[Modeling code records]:
--- BEGIN ---

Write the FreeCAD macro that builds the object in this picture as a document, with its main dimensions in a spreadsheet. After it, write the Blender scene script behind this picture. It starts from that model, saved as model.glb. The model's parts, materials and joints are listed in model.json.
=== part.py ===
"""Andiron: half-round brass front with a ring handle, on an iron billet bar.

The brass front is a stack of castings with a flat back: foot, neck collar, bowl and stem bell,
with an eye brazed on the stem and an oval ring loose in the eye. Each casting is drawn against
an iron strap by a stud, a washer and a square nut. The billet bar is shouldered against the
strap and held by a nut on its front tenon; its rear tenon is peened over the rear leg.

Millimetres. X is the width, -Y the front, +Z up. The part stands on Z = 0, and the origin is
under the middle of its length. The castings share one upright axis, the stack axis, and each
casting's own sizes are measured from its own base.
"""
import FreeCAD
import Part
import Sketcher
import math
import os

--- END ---
--- BEGIN ---

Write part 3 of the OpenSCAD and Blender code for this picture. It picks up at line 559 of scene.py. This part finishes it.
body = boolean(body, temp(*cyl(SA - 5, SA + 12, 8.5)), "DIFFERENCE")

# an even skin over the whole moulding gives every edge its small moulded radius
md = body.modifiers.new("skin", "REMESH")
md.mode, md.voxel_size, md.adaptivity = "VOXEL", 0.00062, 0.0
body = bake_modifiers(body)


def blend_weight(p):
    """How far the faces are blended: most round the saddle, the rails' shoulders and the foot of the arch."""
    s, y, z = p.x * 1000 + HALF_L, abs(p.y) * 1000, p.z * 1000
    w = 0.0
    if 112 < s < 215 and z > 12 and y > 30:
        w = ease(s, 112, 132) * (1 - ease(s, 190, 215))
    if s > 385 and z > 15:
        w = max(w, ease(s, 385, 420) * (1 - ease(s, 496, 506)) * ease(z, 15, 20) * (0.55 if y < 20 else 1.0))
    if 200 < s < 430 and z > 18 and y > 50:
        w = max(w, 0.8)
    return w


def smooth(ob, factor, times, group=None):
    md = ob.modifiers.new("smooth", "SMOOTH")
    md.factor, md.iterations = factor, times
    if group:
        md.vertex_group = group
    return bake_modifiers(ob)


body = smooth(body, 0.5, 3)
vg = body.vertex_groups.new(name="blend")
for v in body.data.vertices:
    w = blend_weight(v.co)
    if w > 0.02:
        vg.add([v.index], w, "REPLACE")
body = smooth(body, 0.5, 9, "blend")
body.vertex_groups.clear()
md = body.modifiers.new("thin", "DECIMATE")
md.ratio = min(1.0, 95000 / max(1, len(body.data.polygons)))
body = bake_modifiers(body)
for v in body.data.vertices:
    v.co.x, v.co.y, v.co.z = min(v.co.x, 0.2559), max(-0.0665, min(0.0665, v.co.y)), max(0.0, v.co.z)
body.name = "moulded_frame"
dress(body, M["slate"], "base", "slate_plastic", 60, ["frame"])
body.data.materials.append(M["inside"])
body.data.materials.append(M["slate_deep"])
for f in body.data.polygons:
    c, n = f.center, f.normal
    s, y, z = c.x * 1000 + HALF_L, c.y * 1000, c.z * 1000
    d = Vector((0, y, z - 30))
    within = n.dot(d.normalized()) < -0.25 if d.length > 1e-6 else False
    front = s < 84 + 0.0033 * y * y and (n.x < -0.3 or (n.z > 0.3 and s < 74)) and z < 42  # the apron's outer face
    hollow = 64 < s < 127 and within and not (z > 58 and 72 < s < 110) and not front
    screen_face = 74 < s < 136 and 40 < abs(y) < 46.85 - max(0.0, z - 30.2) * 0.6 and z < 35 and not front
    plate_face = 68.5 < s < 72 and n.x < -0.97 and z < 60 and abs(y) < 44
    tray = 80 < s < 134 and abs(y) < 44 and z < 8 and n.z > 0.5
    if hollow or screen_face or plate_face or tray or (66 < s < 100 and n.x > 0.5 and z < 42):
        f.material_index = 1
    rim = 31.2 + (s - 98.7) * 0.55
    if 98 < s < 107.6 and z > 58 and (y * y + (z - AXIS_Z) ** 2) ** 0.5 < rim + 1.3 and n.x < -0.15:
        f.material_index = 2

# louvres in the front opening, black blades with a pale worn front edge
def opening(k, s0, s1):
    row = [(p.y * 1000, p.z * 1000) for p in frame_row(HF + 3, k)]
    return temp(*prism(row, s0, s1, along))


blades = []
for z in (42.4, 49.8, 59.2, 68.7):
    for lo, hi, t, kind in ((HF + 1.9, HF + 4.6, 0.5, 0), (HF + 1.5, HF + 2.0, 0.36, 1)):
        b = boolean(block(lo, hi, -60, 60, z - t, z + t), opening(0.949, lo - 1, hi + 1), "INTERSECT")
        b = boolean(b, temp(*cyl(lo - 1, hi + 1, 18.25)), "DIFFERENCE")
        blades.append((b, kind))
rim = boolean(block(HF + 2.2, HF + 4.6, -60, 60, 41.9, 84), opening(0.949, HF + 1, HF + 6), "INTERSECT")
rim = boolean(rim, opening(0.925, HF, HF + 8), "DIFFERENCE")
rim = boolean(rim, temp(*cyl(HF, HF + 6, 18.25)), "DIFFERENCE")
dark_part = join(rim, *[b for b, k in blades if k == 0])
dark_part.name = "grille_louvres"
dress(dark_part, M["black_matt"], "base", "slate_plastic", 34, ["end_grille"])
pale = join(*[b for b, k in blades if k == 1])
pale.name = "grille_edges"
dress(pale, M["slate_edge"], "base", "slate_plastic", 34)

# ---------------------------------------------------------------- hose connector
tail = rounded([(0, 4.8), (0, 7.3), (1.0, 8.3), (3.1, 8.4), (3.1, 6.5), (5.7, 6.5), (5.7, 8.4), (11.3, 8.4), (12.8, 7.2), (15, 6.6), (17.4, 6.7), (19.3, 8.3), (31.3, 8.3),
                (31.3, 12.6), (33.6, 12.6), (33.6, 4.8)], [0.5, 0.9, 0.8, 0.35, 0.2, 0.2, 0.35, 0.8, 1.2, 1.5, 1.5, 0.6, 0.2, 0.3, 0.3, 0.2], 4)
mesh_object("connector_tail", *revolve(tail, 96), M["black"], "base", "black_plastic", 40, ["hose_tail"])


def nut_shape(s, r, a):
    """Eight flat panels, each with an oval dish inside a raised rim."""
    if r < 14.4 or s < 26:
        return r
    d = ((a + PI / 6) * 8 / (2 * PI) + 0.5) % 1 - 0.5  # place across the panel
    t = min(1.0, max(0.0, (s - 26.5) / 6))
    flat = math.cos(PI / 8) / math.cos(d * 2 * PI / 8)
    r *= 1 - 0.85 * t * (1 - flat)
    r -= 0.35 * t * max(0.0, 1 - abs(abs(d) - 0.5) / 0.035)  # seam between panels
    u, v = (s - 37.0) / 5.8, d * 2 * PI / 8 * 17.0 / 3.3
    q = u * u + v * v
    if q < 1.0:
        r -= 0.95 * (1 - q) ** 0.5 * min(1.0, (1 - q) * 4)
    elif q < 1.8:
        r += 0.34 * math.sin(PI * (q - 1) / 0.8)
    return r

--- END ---

[WHAT TO PRODUCE]:
Where a line in the entries holds "materials", copy that line.

[FULL SOLUTION]:
Write the FreeCAD macro that builds the object in this picture as a document, with its main dimensions in a spreadsheet. After it, write the Blender scene script behind this picture. It starts from that model, saved as model.glb. The model's parts, materials and joints are listed in model.json.
body.data.materials.append(M["inside"])
body.data.materials.append(M["slate_deep"])